Obviously: 0.377933 = 0.723 x 0.522729
Planetary data: http://nssdc.gsfc.nasa.gov/planetary/factsheet/

It also follows that:
(Circumference/area) ratio x orbit speed ratio = (orbit period ratio)²
[i.e. the ratio of any two planetary bodies]

So is it true that ‘There is something much deeper to be found in this T²/R³ ratio’?
Or is it quite straightforward?

  1. Curious George says:

    Your argument is purely geometric. No physics involved at all. You even managed to leave the orbital period out completely. Or, you could make the same argument for squares and cubes instead of circles and spheres.

    I can’t blame you; the General Relativity also reduced physics to geometry – but on deeper grounds indeed.

    Kepler’s laws can be derived from Newton’s gravity law, see http://galileo.phys.virginia.edu/classes/152.mf1i.spring02/KeplersLaws.htm

  2. oldbrew says:

    I did point out that:
    (Circumference/area) ratio x orbit speed ratio = (orbit period ratio)²

    Orbit speed falls off as the inverse square of the semi-major axis (= radius).

  3. oldbrew says:

    Kepler is in the news: ‘Astronomers see supernova shockwaves for the first time’

    ‘Scientists watched the earliest moments of two old stars exploding using the Kepler Space Telescope, named after Johannes Kepler, who discovered the last observed supernova in the Milky Way in 1604.’

  4. Raghu Singh says:

    Yes, Kepler’s third law of orbital motions apply, for instances, to the planets orbiting the sun and to the electron ”orbiting” the nucleus. Well, here is one more for physics.

    Take an ideal one-dimensional rod of mass M constituted of atoms of mass δM (<< M) and charge E spaced equally by d. Such an atom, under the electrostatic forces of its neighboring atoms, oscillates between them with frequency v and displacement e (< d). Guess what! I get this relationship: ν**2 is inversely proportional to d**3. (I am sure you know that frequency times time-period = 1.)

  5. Berényi Péter says:

    The constancy of the T²/R³ ratio in the solar system is related to the inverse-square law of gravitation. Its value is 4π²/(G×M☉), where G is the gravitational constant (6.67408×10⁻¹¹ m³ kg⁻¹ s⁻²) and M☉ is the solar mass (1.98855×10³⁰ kg). In other systems M☉ is to be substituted by the mass of the dominant central body, whatever it happens to be.

    However, if we dig deeper, the inverse-square law itself depends on several factors.

    First of all space is three dimensional and we have no idea why is that so. If string theory or one of its variants is to be believed, in fact there are many more dimensions, just most of them got curled up in a complicated topology to a tiny itsy-bitsy size, some 10²⁰ times smaller than a proton in the first instant before inflation, while three of them expanded to enormous (cosmological) distances for no good reason, so they are directly observable. The topology of curled-up dimensions is unknown and it is unspecified by theory, but there is a vast number of possibilities, each one resulting in different physics.
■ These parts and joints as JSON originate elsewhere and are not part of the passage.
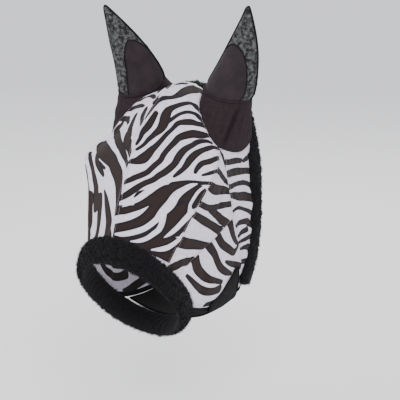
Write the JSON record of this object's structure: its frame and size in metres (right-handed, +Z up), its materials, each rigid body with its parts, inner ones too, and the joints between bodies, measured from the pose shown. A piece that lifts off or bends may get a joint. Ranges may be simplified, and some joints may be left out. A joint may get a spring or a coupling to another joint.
{
  "type": "fly mask with ears",
  "caption": "Horse fly mask: mesh face, eye, cheek and jowl panels, two ear covers, fleece nose roll and rear trim, and a hook-and-loop flap under the jaw.",
  "frame": {"origin": "on the mask's centre line at the poll, between the ears, where the mask hangs on the head", "axes": "+Z up, the horse faces -Y, the horse's left side is +X"},
  "size_m": [0.2721, 0.3322, 0.5588],
  "materials": {
    "zebra_mesh": "fine polyester mesh printed with zebra stripes, matt",
    "ear_cloth": "black stretch cloth, soft sheen",
    "ear_mesh": "black see-through mesh",
    "fleece": "black faux fur pile",
    "lining": "black knitted backing",
    "binding": "black woven tape",
    "loop": "black brushed loop tape",
    "hook": "black hook tape",
    "flap_cloth": "black padded cloth"
  },
  "bodies": {
    "mask": {"centre_seam_tape": "binding", "nose_fleece": "fleece", "nose_lining": "lining", "loop_strip": "loop", "face_panel_left": "zebra_mesh", "face_panel_right": "zebra_mesh", "eye_panel_left": "zebra_mesh", "eye_panel_right": "zebra_mesh", "cheek_panel_left": "zebra_mesh", "cheek_panel_right": "zebra_mesh", "jowl_panel_left": "zebra_mesh", "jowl_panel_right": "zebra_mesh", "ear_gusset_left": "ear_cloth", "ear_gusset_right": "ear_cloth", "eye_seam_tape_left": "binding", "eye_seam_tape_right": "binding", "cheek_seam_tape_left": "binding", "cheek_seam_tape_right": "binding", "rear_trim_left": "fleece", "rear_trim_right": "fleece", "jaw_binding_left": "binding", "jaw_binding_right": "binding"},
    "ear_left": {"ear_front_left": "ear_cloth", "ear_back_left": "ear_mesh", "ear_binding_left": "binding"},
    "ear_right": {"ear_front_right": "ear_cloth", "ear_back_right": "ear_mesh", "ear_binding_right": "binding"},
    "flap": {"closure_flap": "flap_cloth", "hook_strip": "hook"}
  },
  "joints": [
    {"name": "ear_left_turn", "type": "hinge", "parent": "mask", "child": "ear_left", "pos_m": [0.074, 0.042, -0.052], "axis": [0.2299, -0.1299, 0.9645], "range_deg": [-35, 35]},
    {"name": "ear_right_turn", "type": "hinge", "parent": "mask", "child": "ear_right", "pos_m": [-0.077, 0.042, -0.05], "axis": [-0.1204, -0.4063, 0.9058], "range_deg": [-55, 15]},
    {"name": "flap_open", "type": "hinge", "parent": "mask", "child": "flap", "pos_m": [-0.0755, 0.02, -0.392], "axis": [0.05, 0.9987, 0], "range_deg": [0, 120]}
  ]
}
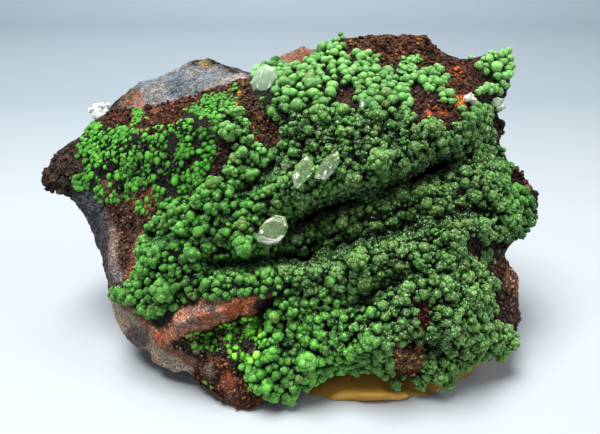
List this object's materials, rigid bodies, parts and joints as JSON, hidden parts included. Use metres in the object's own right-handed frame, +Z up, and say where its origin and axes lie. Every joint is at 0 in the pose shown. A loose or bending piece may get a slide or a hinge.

    Then space must be utterly flat for the inverse-square law to work. That’s not entirely true, of course, but around small bodies like the Sun it is a pretty good approximation, because gravity is extremely weak, so curvature of spacetime is negligible (surface of a sphere is proportional to the square of its radius).

    Finally the gravitational force should not decay exponentially with distance as others do (e.g. the nuclear and weak forces). That’s because it is supposed to be mediated by a mass zero (spin 2) boson, called graviton, which can’t decay into anything else (although I do not see what prohibits graviton decay into a photon pair). However, it is only a theoretical construct, was never actually observed and probably never will be. A Jupiter mass detector close to a neutron star is expected to register a single event in a decade, but must be shielded against neutrinos and the size of shield required ensures the entire thing would collapse into a black hole fast. If gravitons do exist, we still do not have an idea why they are not coupled to the Higgs field, which is supposed to lend rest mass to others.

    These are the known unknowns, but there may be unknown unknowns as well.

  6. oldbrew says:

    BP says: ‘Then space must be utterly flat for the inverse-square law to work.’

    Not sure about that but solar systems and galaxies do seem to be based on a fairly flat disc.